* The problem *
Copy out all lines carrying the word "this".

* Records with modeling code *
________________

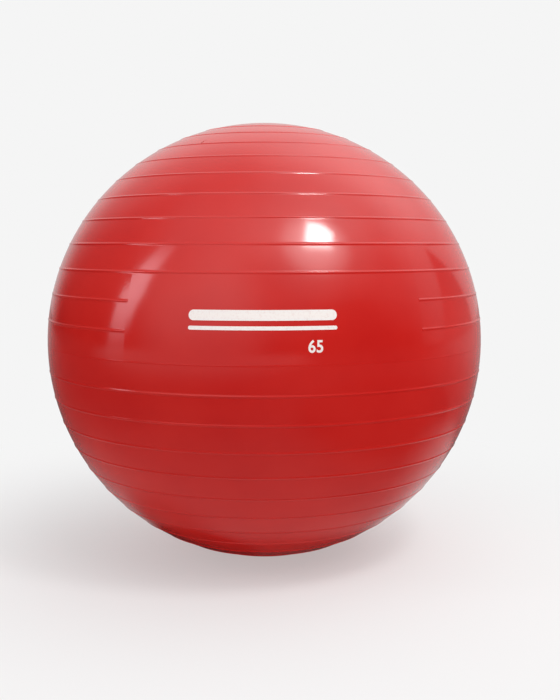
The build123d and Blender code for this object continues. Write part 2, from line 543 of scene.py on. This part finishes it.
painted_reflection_rings = add_node(tree, "ShaderNodeValToRGB", links={"Fac": distance.outputs["Value"]})
for reach, brightness in painted_floor_reflection:
    ring = painted_reflection_rings.color_ramp.elements.new(reach)
    ring.color = (brightness, brightness, brightness, 1)
for end in (0, -1):                     # the two that a new ramp starts with
    painted_reflection_rings.color_ramp.elements.remove(painted_reflection_rings.color_ramp.elements[end])
painted_reflection_brightness = painted_reflection_rings.outputs["Color"]
for x, y, reach, core, change in painted_reflection_pools:
    away = add_node(tree, "ShaderNodeVectorMath", {"operation": "DISTANCE"},
                    values={1: (x, y, 0)}, links={0: place.outputs["Object"]})
    pool = add_node(tree, "ShaderNodeMapRange", {"interpolation_type": "SMOOTHSTEP"},
                    values={"From Min": reach, "From Max": core, "To Max": change},
                    links={"Value": away.outputs["Value"]})
    painted_reflection_brightness = add_node(tree, "ShaderNodeMath", {"operation": "ADD", "use_clamp": True},
                     links={0: painted_reflection_brightness, 1: pool.outputs["Result"]}).outputs[0]
painted_reflection_glow = add_node(tree, "ShaderNodeEmission", values={"Color": linear(backdrop)},
               links={"Strength": painted_reflection_brightness})
with_painted_reflection = add_node(tree, "ShaderNodeMixShader",
                    links={0: rays.outputs["Is Glossy Ray"], 1: shader.outputs[0],
                           2: painted_reflection_glow.outputs[0]})

fade = add_node(tree, "ShaderNodeMapRange", {"interpolation_type": "SMOOTHSTEP"},
                values={"From Min": blend_start, "From Max": blend_end,
                        "To Min": blend_at_ball},
                links={"Value": distance.outputs["Value"]})
straight = add_node(tree, "ShaderNodeMath", {"operation": "ADD"},
                    links={0: rays.outputs["Is Camera Ray"],
                           1: rays.outputs["Is Transmission Ray"]})
seen = add_node(tree, "ShaderNodeMath", {"operation": "MULTIPLY"},
                links={0: fade.outputs["Result"], 1: straight.outputs[0]})
glow = add_node(tree, "ShaderNodeEmission", values={"Color": linear(backdrop), "Strength": 1.0})
blend = add_node(tree, "ShaderNodeMixShader",
                 links={0: seen.outputs[0], 1: with_painted_reflection.outputs[0], 2: glow.outputs[0]})
tree.links.new(blend.outputs[0], tree.nodes["Material Output"].inputs["Surface"])
floor.data.materials.append(paper)


# ---- Room --------------------------------------------------------------------------------------
# The studio round the ball: pools of soft light, which light the ball and show in its gloss. The
# camera sees the pale backdrop in their place.

room_lights = [                         # azimuth from -Y towards +X, elevation, reach and core
    (34, 51, 19, 3, 3.40),              # in degrees, and brightness where white paper is 1
    (38, 52, 34, 0, 0.60),
    (112, 58, 38, 5, 0.45),
    (36, 66, 36, 0, 0.40),
    (-36, 8, 42, 0, 0.48),
    (0, 90, 100, 0, 0.36),
    (-45, 38, 42, 0, 0.36),
    (0, 38, 42, 0, 0.32),
    (90, 38, 42, 0, 0.28),
    (172, 31, 60, 38, 0.29),
    (-36, 66, 36, 0, 0.23),
    (130, 50, 50, 10, 0.10),
    (150, 5, 74, 54, 0.30),
    (180, 70, 60, 10, 0.15),
]


def towards(azimuth, elevation):
    """Direction from the ball's middle: azimuth from -Y towards +X, and elevation, in degrees."""
    a, e = radians(azimuth), radians(elevation)
    return Vector((sin(a) * cos(e), -cos(a) * cos(e), sin(e)))


world = bpy.data.worlds.new("studio")
bpy.context.scene.world = world
world.use_nodes = True
tree = world.node_tree
tree.nodes.clear()
rays = add_node(tree, "ShaderNodeLightPath")
sight = add_node(tree, "ShaderNodeTexCoord")
pools = []
for azimuth, elevation, reach, core, brightness in room_lights:
    nearness = add_node(tree, "ShaderNodeVectorMath", {"operation": "DOT_PRODUCT"},
                        values={1: towards(azimuth, elevation)},
                        links={0: sight.outputs["Generated"]})
    pool = add_node(tree, "ShaderNodeMapRange", {"interpolation_type": "SMOOTHSTEP"},
                    values={"From Min": cos(radians(reach)), "From Max": cos(radians(core)),
                            "To Max": brightness},
                    links={"Value": nearness.outputs["Value"]})
    pools.append(pool.outputs["Result"])
total = pools[0]
for pool in pools[1:]:
    total = add_node(tree, "ShaderNodeMath", {"operation": "ADD"},
                     links={0: total, 1: pool}).outputs[0]
room = add_node(tree, "ShaderNodeBackground", values={"Color": (1, 1, 1, 1)},
                links={"Strength": total})
wall_seen = add_node(tree, "ShaderNodeBackground",
                     values={"Color": linear(backdrop), "Strength": 1.0})
straight = add_node(tree, "ShaderNodeMath", {"operation": "ADD"},
                    links={0: rays.outputs["Is Camera Ray"],
                           1: rays.outputs["Is Transmission Ray"]})
mixed = add_node(tree, "ShaderNodeMixShader",
                 links={0: straight.outputs[0], 1: room.outputs[0], 2: wall_seen.outputs[0]})
add_node(tree, "ShaderNodeOutputWorld", links={"Surface": mixed.outputs[0]})


# ---- Lamps -------------------------------------------------------------------------------------
# A softbox, a tall strip of light and a dark flag round the ball. The camera doesn't see them:
# they show only as light and in the gloss.

middle = Vector((0, 0, centre_height))
strip_heights = (0.05, 1.15, 1.30, 2.20)    # its light starts, is full, wanes and is gone


def light_card(name, azimuth, elevation, distance, corners, brightness, colour="#FFFFFF",
               heights=None, clear=True):
    """Flat card that shines evenly, or between four heights fades in from its foot and out again.
    Its corners run right and up, in metres, as seen from the ball's middle. A clear card adds its
    light to what is behind it, and another hides that."""
    ahead = towards(azimuth, elevation)
    right = ahead.cross(Vector((0, 0, 1))).normalized()
    above = right.cross(ahead)
    bm = bmesh.new()
    bm.faces.new([bm.verts.new(middle + ahead * distance + right * x + above * y)
                  for x, y in corners])
    card = new_object(name, bm)
    card.visible_camera = False
    card.visible_shadow = False
    card.visible_diffuse = clear

    material = bpy.data.materials.new(name)
    material.use_nodes = True
    tree = material.node_tree
    tree.nodes.clear()
    shine = add_node(tree, "ShaderNodeEmission",
                     values={"Color": linear(colour), "Strength": brightness})
    through = add_node(tree, "ShaderNodeBsdfTransparent",
                       values={"Color": (1, 1, 1, 1) if clear else (0, 0, 0, 1)})
    both = add_node(tree, "ShaderNodeAddShader",
                    links={0: shine.outputs[0], 1: through.outputs[0]})
    add_node(tree, "ShaderNodeOutputMaterial", links={"Surface": both.outputs[0]})
    if heights:
        place = add_node(tree, "ShaderNodeTexCoord")
        height = add_node(tree, "ShaderNodeSeparateXYZ", links={0: place.outputs["Object"]})
        foot = add_node(tree, "ShaderNodeMapRange", {"interpolation_type": "SMOOTHSTEP"},
                        values={"From Min": heights[0], "From Max": heights[1],
                                "To Max": brightness},
                        links={"Value": height.outputs["Z"]})
        head = add_node(tree, "ShaderNodeMapRange", {"interpolation_type": "SMOOTHSTEP"},
                        values={"From Min": heights[3], "From Max": heights[2]},
                        links={"Value": height.outputs["Z"]})
        faded = add_node(tree, "ShaderNodeMath", {"operation": "MULTIPLY"},
                         links={0: foot.outputs["Result"], 1: head.outputs["Result"]})
        tree.links.new(faded.outputs[0], shine.inputs["Strength"])
    card.data.materials.append(material)


light_card("key_softbox", 34.1, 51.0, 2.2,
           [(0.06, 0.30), (-0.14, 0.21), (-0.28, 0.02), (-0.11, -0.26), (0.34, -0.13)],
           brightness=23.0)
light_card("left_strip", -71, 20, 2.2,
           [(0.62, -1.32), (0.24, 0.06), (-0.25, 1.20), (-0.45, 1.20), (-0.19, 0.01),
            (0.20, -1.35)],
           brightness=4.0, colour="#FFF0F8", heights=strip_heights)
light_card("dark_flag", 100, 30, 2.6,
           [(-0.12, -0.09), (0.07, -0.78), (0.30, -1.60), (-1.80, -1.60), (-1.23, -1.06),
            (-0.46, -0.40)],
           brightness=0.25, clear=False)


# ---- Camera ------------------------------------------------------------------------------------
# A 50 mm lens on a picture 36 mm high, from a little above the ball's middle. It is aimed so that
# the ball stands a little to the left of the picture's middle, and above it.

camera_azimuth, camera_elevation = -2.7, 5.59
camera_distance = 4.6 * ball_radius
picture_height = 36                     # millimetres on the film, as the next three are
lens = 50.0143
ball_left, ball_up = 0.77143, 0.51429
aiming_rounds = 20

camera_data = bpy.data.cameras.new("camera")
camera_data.sensor_width = picture_height    # counts for the longer side, here the height
camera_data.lens = lens
camera = bpy.data.objects.new("camera", camera_data)
bpy.context.scene.collection.objects.link(camera)
bpy.context.scene.camera = camera
camera_place = middle + camera_distance * towards(camera_azimuth, camera_elevation)
to_ball = middle - camera_place
forward = to_ball.normalized()
for _ in range(aiming_rounds):
    right = forward.cross(Vector((0, 0, 1))).normalized()
    above = right.cross(forward)
    depth = to_ball.dot(forward)
    error_right = to_ball.dot(right) / depth + ball_left / lens
    error_up = to_ball.dot(above) / depth - ball_up / lens
    forward = (forward + right * error_right + above * error_up).normalized()
right = forward.cross(Vector((0, 0, 1))).normalized()
above = right.cross(forward)
turn = Matrix((right, above, -forward)).transposed().to_4x4()
camera.matrix_world = Matrix.Translation(camera_place) @ turn

bpy.context.scene.view_settings.view_transform = "Standard"
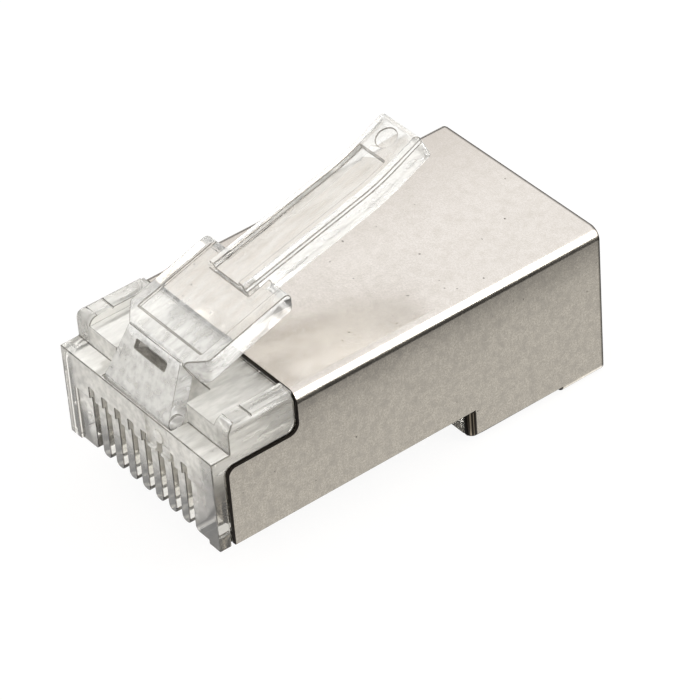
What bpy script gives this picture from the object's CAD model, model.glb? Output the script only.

________________

* Task answer *
The build123d and Blender code for this object continues. Write part 2, from line 543 of scene.py on. This part finishes it.
What bpy script gives this picture from the object's CAD model, model.glb? Output the script only.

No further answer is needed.